- _STATED GOAL_
Return the full listing exactly as it is written.

- _GIVEN DATA_
▼▼▼
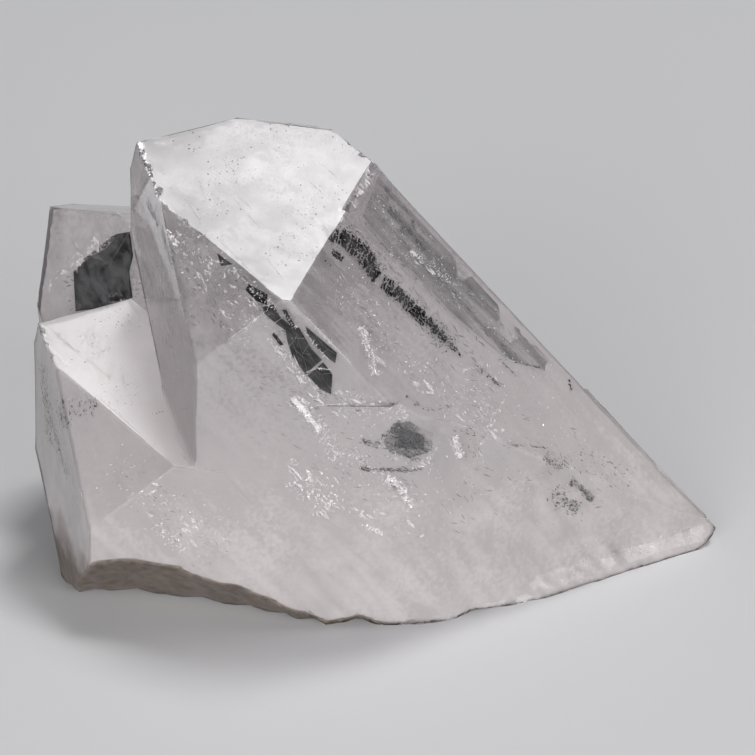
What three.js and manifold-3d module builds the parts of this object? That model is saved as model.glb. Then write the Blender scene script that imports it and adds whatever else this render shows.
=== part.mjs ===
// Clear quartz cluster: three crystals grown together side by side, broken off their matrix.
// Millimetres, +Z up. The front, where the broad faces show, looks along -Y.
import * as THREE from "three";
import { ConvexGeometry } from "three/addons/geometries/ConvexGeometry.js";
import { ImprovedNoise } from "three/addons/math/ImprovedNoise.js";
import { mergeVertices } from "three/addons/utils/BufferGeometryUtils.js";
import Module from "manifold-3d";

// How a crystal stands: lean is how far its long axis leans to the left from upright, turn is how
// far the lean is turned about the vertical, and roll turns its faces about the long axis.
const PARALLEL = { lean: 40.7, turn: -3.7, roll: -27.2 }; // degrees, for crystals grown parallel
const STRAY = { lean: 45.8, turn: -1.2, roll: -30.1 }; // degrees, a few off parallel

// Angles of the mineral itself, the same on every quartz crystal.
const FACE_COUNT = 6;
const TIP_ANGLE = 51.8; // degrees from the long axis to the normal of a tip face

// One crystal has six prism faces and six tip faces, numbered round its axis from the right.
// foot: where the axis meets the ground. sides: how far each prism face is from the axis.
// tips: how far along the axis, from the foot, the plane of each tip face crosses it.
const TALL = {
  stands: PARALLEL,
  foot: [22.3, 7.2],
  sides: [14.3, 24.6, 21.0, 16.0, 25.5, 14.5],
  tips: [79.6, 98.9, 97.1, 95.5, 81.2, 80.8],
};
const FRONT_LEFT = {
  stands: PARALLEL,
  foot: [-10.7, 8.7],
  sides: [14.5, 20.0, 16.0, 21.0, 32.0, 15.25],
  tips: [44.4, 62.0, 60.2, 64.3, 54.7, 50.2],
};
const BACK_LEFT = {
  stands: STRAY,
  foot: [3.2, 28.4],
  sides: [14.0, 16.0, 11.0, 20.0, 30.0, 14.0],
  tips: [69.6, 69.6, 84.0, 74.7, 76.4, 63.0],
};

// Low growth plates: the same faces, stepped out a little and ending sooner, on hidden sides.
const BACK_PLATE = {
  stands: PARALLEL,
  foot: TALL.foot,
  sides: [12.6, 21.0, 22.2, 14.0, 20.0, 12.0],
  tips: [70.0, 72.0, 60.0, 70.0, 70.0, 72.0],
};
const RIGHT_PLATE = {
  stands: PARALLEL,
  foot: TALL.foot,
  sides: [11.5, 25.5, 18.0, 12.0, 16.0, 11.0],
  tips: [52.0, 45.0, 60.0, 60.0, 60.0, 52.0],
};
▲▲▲
- _RIGHT ANSWER_
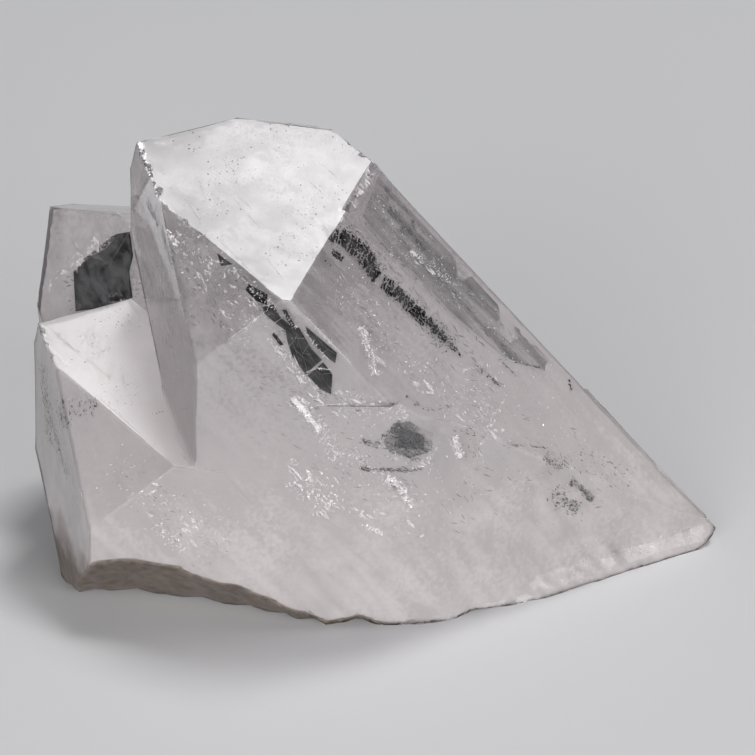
What three.js and manifold-3d module builds the parts of this object? That model is saved as model.glb. Then write the Blender scene script that imports it and adds whatever else this render shows.
=== part.mjs ===
// Clear quartz cluster: three crystals grown together side by side, broken off their matrix.
// Millimetres, +Z up. The front, where the broad faces show, looks along -Y.
import * as THREE from "three";
import { ConvexGeometry } from "three/addons/geometries/ConvexGeometry.js";
import { ImprovedNoise } from "three/addons/math/ImprovedNoise.js";
import { mergeVertices } from "three/addons/utils/BufferGeometryUtils.js";
import Module from "manifold-3d";

// How a crystal stands: lean is how far its long axis leans to the left from upright, turn is how
// far the lean is turned about the vertical, and roll turns its faces about the long axis.
const PARALLEL = { lean: 40.7, turn: -3.7, roll: -27.2 }; // degrees, for crystals grown parallel
const STRAY = { lean: 45.8, turn: -1.2, roll: -30.1 }; // degrees, a few off parallel

// Angles of the mineral itself, the same on every quartz crystal.
const FACE_COUNT = 6;
const TIP_ANGLE = 51.8; // degrees from the long axis to the normal of a tip face

// One crystal has six prism faces and six tip faces, numbered round its axis from the right.
// foot: where the axis meets the ground. sides: how far each prism face is from the axis.
// tips: how far along the axis, from the foot, the plane of each tip face crosses it.
const TALL = {
  stands: PARALLEL,
  foot: [22.3, 7.2],
  sides: [14.3, 24.6, 21.0, 16.0, 25.5, 14.5],
  tips: [79.6, 98.9, 97.1, 95.5, 81.2, 80.8],
};
const FRONT_LEFT = {
  stands: PARALLEL,
  foot: [-10.7, 8.7],
  sides: [14.5, 20.0, 16.0, 21.0, 32.0, 15.25],
  tips: [44.4, 62.0, 60.2, 64.3, 54.7, 50.2],
};
const BACK_LEFT = {
  stands: STRAY,
  foot: [3.2, 28.4],
  sides: [14.0, 16.0, 11.0, 20.0, 30.0, 14.0],
  tips: [69.6, 69.6, 84.0, 74.7, 76.4, 63.0],
};

// Low growth plates: the same faces, stepped out a little and ending sooner, on hidden sides.
const BACK_PLATE = {
  stands: PARALLEL,
  foot: TALL.foot,
  sides: [12.6, 21.0, 22.2, 14.0, 20.0, 12.0],
  tips: [70.0, 72.0, 60.0, 70.0, 70.0, 72.0],
};
const RIGHT_PLATE = {
  stands: PARALLEL,
  foot: TALL.foot,
  sides: [11.5, 25.5, 18.0, 12.0, 16.0, 11.0],
  tips: [52.0, 45.0, 60.0, 60.0, 60.0, 52.0],
};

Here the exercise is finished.